Why I like it: Sesame Street manages to take big issues and bring them down to a kid’s level. My favorite episode has to be the one in which one of the muppets, Baby Bear, finds himself having to deal with gendered societal expectations and discovering that it was way more fun to be himself than to be worried about whether or not what he was doing was girlie. The show has dealt with death, adoption, making new friends and saying good bye to old ones. Besides that, numbers, letters, shapes, and color recognition are all top priority in the programming. Also. It’s funny! Those muppets make some pretty snide comments, occasionally, and also allude to grown up stuff giving me something to laugh at (I don’t think she thought that the Pox News or the Law and Order: Special Letters Unit parodies were funny, but I did) while my child enjoys the slapstick humor.
3. Super Why
What it is: Super Wyatt and his team of friends, Alpha Pig, Princess Pea (A Black – and possibly biracial – Princess!) and Red Riding Hood, use “the power to read” to solve problems, learn morals, and improve the outcomes of traditional storybooks.
Why I like it: Though occasionally Red Riding Hood’s complete cluelessness annoys me (Really, Red, you can’t figure out why Grandma doesn’t want your muddy boots in the kitchen? You tried it?!), in general, the message of the show, that having the power to read can help kids find the answers they seek in old stories, is a good one. And the idea that a person can change a Big Bad Wolf into a Big Good Wolf with the stroke of the pen has encouraged my child to be more critical of the books she reads – and has given her an interest in figuring out just how those letters work. Granted, she has quoted the show, retorting that trying to potty or going to bed “isn’t in her story” occasionally…
4. Sid the Science Kid
What it is: Sid has lots of questions – and he and his friends hit answer those questions by conducting research.
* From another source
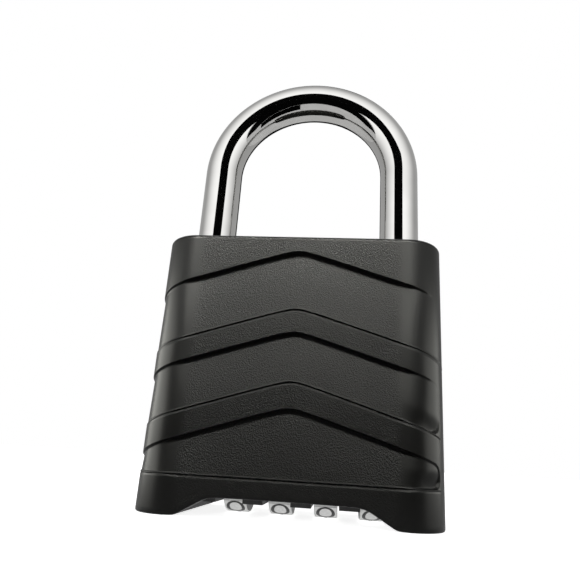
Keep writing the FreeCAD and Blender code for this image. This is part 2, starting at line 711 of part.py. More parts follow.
def shell_screws():
    seat = CAVITY_HALF_DEPTH + SHELL_SEAT
    tip = -CAVITY_HALF_DEPTH + SHELL_BOSS_BOTTOM + SHELL_SCREW_TIP_GAP
    slot_depth = (seat + CROSS_FLOOR, HALF_DEPTH)
    screws = []
    for x, z in SHELL_SCREWS:
        head = rod_y(SHELL_SCREW_HEAD, seat, seat + SHELL_SCREW_HEAD_HEIGHT, x, z)
        long_x, long_z = [(middle - CROSS_LENGTH / 2, middle + CROSS_LENGTH / 2) for middle in (x, z)]
        short_x, short_z = [(middle - CROSS_WIDTH / 2, middle + CROSS_WIDTH / 2) for middle in (x, z)]
        cross = [box(long_x, slot_depth, short_z), box(short_x, slot_depth, long_z)]
        screws.append(head.cut(cross).fuse(rod_y(SHELL_SCREW_RADIUS, tip, seat, x, z)))
    return Part.makeCompound(screws)


def core_screws():
    screws = []
    for x, y in CORE_SCREWS:
        head_top = CORE_BOTTOM + CORE_SCREW_HEAD_HEIGHT
        head = rod_z(CORE_SCREW_HEAD, CORE_BOTTOM + CORE_SCREW_SINK, head_top, x, y)
        tip = CARRIAGE_TOP + CORE_SCREW_REACH - CORE_SCREW_TIP_GAP
        shank = rod_z(CORE_SCREW_RADIUS, head_top, tip, x, y)
        screws.append(head.fuse(shank))
    return Part.makeCompound(screws)


def plate_screw_at(x, y):
    head_depth = PLATE_SCREW_HEAD - PLATE_SCREW_RADIUS
    head = Part.makeCone(
        PLATE_SCREW_HEAD, PLATE_SCREW_RADIUS, head_depth, vector(x, y, PLATE_BOTTOM), Z_AXIS
    )
    return head.fuse(rod_z(PLATE_SCREW_RADIUS, PLATE_BOTTOM, PLATE_BOTTOM + PLATE_SCREW_LENGTH, x, y))


def plate_screws():
    return Part.makeCompound([plate_screw_at(x, y) for x, y in PLATE_SCREWS])


def leaf_screws():
    screws = []
    head_start = LEAF_Y + LEAF_THICKNESS
    for x in LEAF_SCREWS:
        head = rod_y(LEAF_SCREW_HEAD, head_start, head_start + LEAF_SCREW_HEAD_HEIGHT, x, LEAF_MIDDLE)
        shank = rod_y(PLATE_SCREW_RADIUS, LEAF_Y - LEAF_SCREW_LENGTH, head_start, x, LEAF_MIDDLE)
        screws.append(head.fuse(shank))
    return Part.makeCompound(screws)


# ---- all the nodes ----

def all_nodes():
    shell = whole_shell()
    nodes = {
        "front_shell": front_shell(shell),
        "rear_shell": rear_shell(shell),
        "upper_block": upper_block(),
        "dial_carriage": dial_carriage(),
        "dial_plate": dial_plate(),
        "shackle": shackle(),
        "heel_bush": leg_bush(-LEG_X),
        "toe_bush": leg_bush(LEG_X),
        "retaining_pin": retaining_pin(),
        "spindle": spindle(),
        "cam_follower": cam_follower(),
        "spindle_bush": spindle_bush(),
        "spindle_clip": spindle_clip(),
        "spindle_spring": spindle_spring(),
        "spring_cap": spring_cap(),
        "detent_leaf": detent_leaf(),
        "shell_screws": shell_screws(),
        "core_screws": core_screws(),
        "plate_screws": plate_screws(),
        "leaf_screws": leaf_screws(),
    }
    for number, x in enumerate(DIAL_CENTRES, 1):
        nodes[f"dial_{number}"] = dial(x)
        nodes[f"hub_{number}"] = hub(x)
    return nodes


os.makedirs("parts", exist_ok=True)
for name, shape in all_nodes().items():
    shape.exportStep(f"parts/{name}.step")
    print(name, "solids", len(shape.Solids), "valid", shape.isValid(), "volume", round(shape.Volume, 2))
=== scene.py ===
import json
import math

import bmesh
import bpy
import numpy as np
from mathutils import Matrix, Vector


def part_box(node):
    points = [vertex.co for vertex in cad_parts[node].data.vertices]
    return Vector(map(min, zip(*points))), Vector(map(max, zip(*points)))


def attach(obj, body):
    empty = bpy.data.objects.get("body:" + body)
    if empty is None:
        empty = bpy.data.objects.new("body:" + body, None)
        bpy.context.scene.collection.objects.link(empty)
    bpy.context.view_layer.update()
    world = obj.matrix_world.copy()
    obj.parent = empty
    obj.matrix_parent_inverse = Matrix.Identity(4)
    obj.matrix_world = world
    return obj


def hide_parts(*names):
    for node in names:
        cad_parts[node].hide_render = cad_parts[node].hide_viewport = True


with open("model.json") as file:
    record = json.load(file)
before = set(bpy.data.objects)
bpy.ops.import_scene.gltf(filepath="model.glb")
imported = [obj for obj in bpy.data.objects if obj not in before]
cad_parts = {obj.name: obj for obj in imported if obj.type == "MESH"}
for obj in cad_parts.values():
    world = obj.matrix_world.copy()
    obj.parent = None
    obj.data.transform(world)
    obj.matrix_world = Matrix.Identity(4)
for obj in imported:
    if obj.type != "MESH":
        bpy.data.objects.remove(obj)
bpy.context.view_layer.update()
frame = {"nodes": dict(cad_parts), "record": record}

# Shapes are worked out in millimetres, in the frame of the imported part, and written to meshes in metres.
MM = 0.001

# Faces that meet at less than this many degrees are shaded as one smooth surface.
SMOOTH_ANGLE = 32.0


def box_mm(node):
    low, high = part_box(node)
    return np.array(low) / MM, np.array(high) / MM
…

Why I like it: I have taught way too many kids who would rather have an answer handed to them than to figure things out for themselves, so I really appreciate a show in which the main character not only has a stellar imagination (every episode, Sid discusses his ideas for a fantastical invention) but who also embraces research, observation, questioning, and experimentation to find answers to questions he has. What is a seed? How do birds fly? Where does rain go? Also – Sid’s friends are obviously multicultural, and Sid himself is biracial. Of course, both of his parents are orange…but Sid’s mom is definitely a black woman with locs, and his dad – with slightly lighter orange skin – is more than likely White. Or perhaps I’m reading it that way because this is what my family looks like. Whatever racial makeup Sid’s parents are supposed to be (or not be) they don’t “match”, but they do go together perfectly.
Well, I should note that there was at least one study by the University of London asserts that television watching, especially educational television watching, won’t have too many horrible side effects. This is good thing – because other than reading, watching television is my second favorite hobby. And perhaps, using television shows like My Little Ponies and Sesame Street to engage and share experiences with my daughter may keep her thinking about television instead of being a passive consumer.